Activists and colleagues said the slain journalist had consistently highlighted the civic issues plaguing impoverished Sindh in his reporting. Gadani also was critical of the powerful feudal lords in the region, which led to his repeated detention by the police, as noted by Pakistani journalist Hamid Mir in this social media post on X, formerly Twitter.
The news of Gadani’s death sparked outrage among journalists and civil society members, leading to a protest demonstration demanding justice for the slain reporter.
“I am deeply in grief and sorrow along with Nasrullah’s family and the media organization he is affiliated with,” Murad Ali Shah, the provincial chief minister, said in a statement. Critics hold Shah’s government for allegedly being behind some of the recent attacks on media workers in Sindh.

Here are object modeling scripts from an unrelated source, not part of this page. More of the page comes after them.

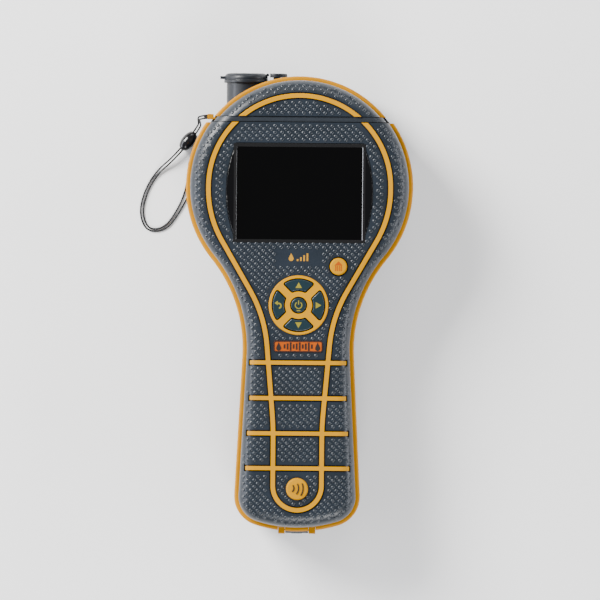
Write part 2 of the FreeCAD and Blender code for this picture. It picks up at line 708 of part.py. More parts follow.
pin_block_box = box("pin_block_box", ("-block_half", "block_half"), ("block_back", "block_front"),
                    ("block_low", "block_high"))
pin_block_soft = soften("pin_block_soft", pin_block_box, 2.0,
                        lambda edge: edge.BoundBox.YLength < 0.01 and edge.BoundBox.YMin > 40)
pin_ways = []
collets = []
pins = []
for side in (-1, 1):
    x = side * size("pin_x")
    pin_ways.append(rod(f"pin_way_{side + 1}", "collet_radius + 0.02", (x, 20, "pin_z"), 30, "y"))
    sleeve = rod(f"collet_sleeve_{side + 1}", "collet_radius", (x, 27, "pin_z"), 14, "y")
    nut_blank = rod(f"collet_head_{side + 1}", "nut_radius", (x, "block_front + 0.05", "pin_z"),
                    "nut_length", "y")
    nut = soften(f"collet_nut_{side + 1}", nut_blank, 0.4,
                 lambda edge: edge.BoundBox.YLength < 0.01 and edge.BoundBox.YMin > 42)
    pin_hole = rod(f"pin_hole_{side + 1}", "pin_radius + 0.02", (x, 20, "pin_z"), 40, "y")
    collets.append(cut(f"collet_{side + 1}", union(f"collet_solid_{side + 1}", sleeve, nut), pin_hole))
    point = doc.addObject("Part::Cone", f"pin_point_{side + 1}")
    point.Placement = Placement(Vector(), TURN["y"])
    for name, term in (("Radius1", "pin_radius"), ("Radius2", 0.12), ("Height", "point_length")):
        point.setExpression(name, words(term))
    for axis, term in (("x", x), ("y", "pin_tip + -point_length"), ("z", "pin_z")):
        point.setExpression(f".Placement.Base.{axis}", words(term))
    stem = rod(f"pin_stem_{side + 1}", "pin_radius", (x, 28, "pin_z"),
               "pin_tip + -point_length + -28", "y")
    pins.append(union(f"pin_{side + 1}", stem, point))
piece("pin_block", cut("pin_block", pin_block_soft, *pin_ways))
piece("pin_collets", union("pin_collets", *collets))
piece("electrode_pins", union("electrode_pins", *pins))

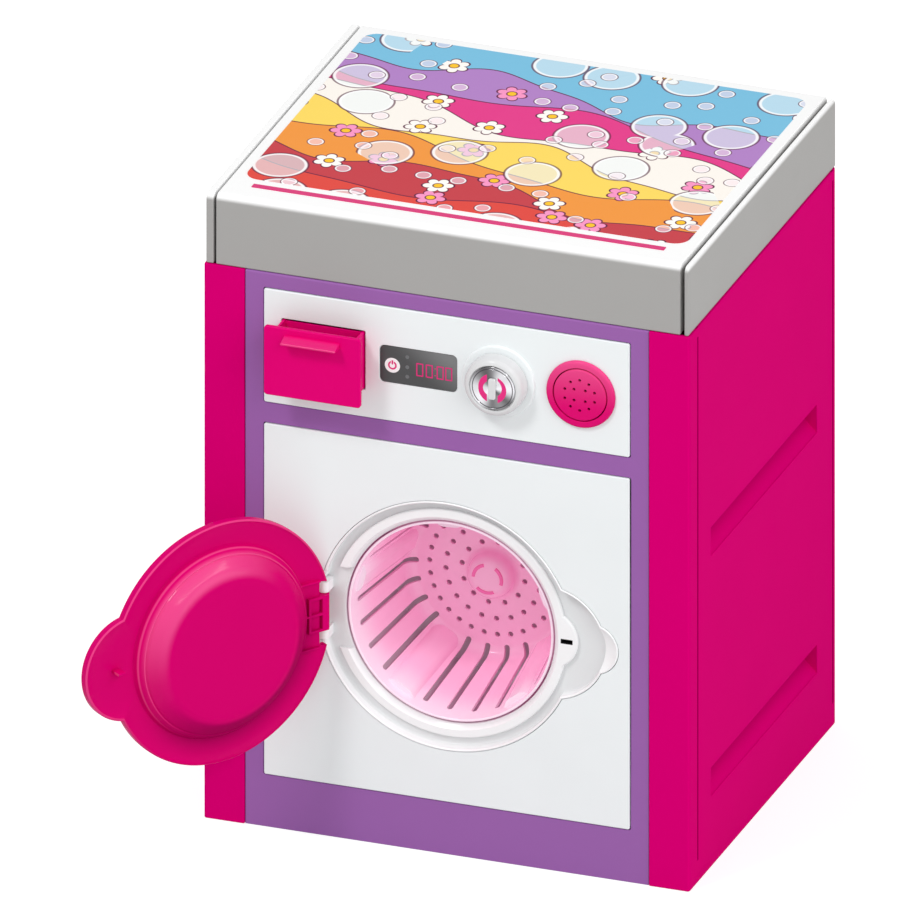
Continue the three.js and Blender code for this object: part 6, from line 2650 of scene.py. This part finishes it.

The Human Rights Commission of Pakistan, a leading independent rights watchdog, said it was “deeply concerned” by the situation facing journalists in the country. It urged the Sindh government to investigate Gadani’s killing and hold the perpetrators to account.
Meanwhile, the Committee to Protect Journalists, or CPJ, has pressed Pakistan to immediately reveal the whereabouts of Ahmad Farhad Shah, a freelance journalist and poet.
Several unknown men seized Shah from outside his home at night in the capital, Islamabad, and forced him into a vehicle over a week ago, said a copy of a petition his wife filed with the federal high court shortly after the incident.
Shah’s wife, Syeda Urooj Zainab, has accused the Pakistani spy agency, Inter-Services Intelligence, or ISI, of abducting him for his activism against the country’s powerful military establishment.
“The secretive, late-night seizure of journalist … Shah is further evidence of an intensifying crackdown on media freedom in Pakistan,” the CPJ quoted its program director, Carlos Martinez de la Serna, as saying on Thursday.
“Authorities must either present Ali Shah in court or immediately release him and ensure that law enforcement agencies do their job of investigating crimes against journalists,” Serna said.
On Friday, the Islamabad High Court judge hearing the case summoned senior officers from the country’s intelligence agencies, including the ISI, to respond to the charges in the next hearing scheduled for May 29.
“His whereabouts remain unknown. Ahmad has spoken fearlessly about state oppression and enforced disappearance in the past,” Amnesty International wrote Friday on X.
Pakistan’s ISI has long been accused of forced disappearances of journalists and political as well as human rights activists for criticizing the military’s role in national politics. The agency and successive governments have consistently denied the allegations.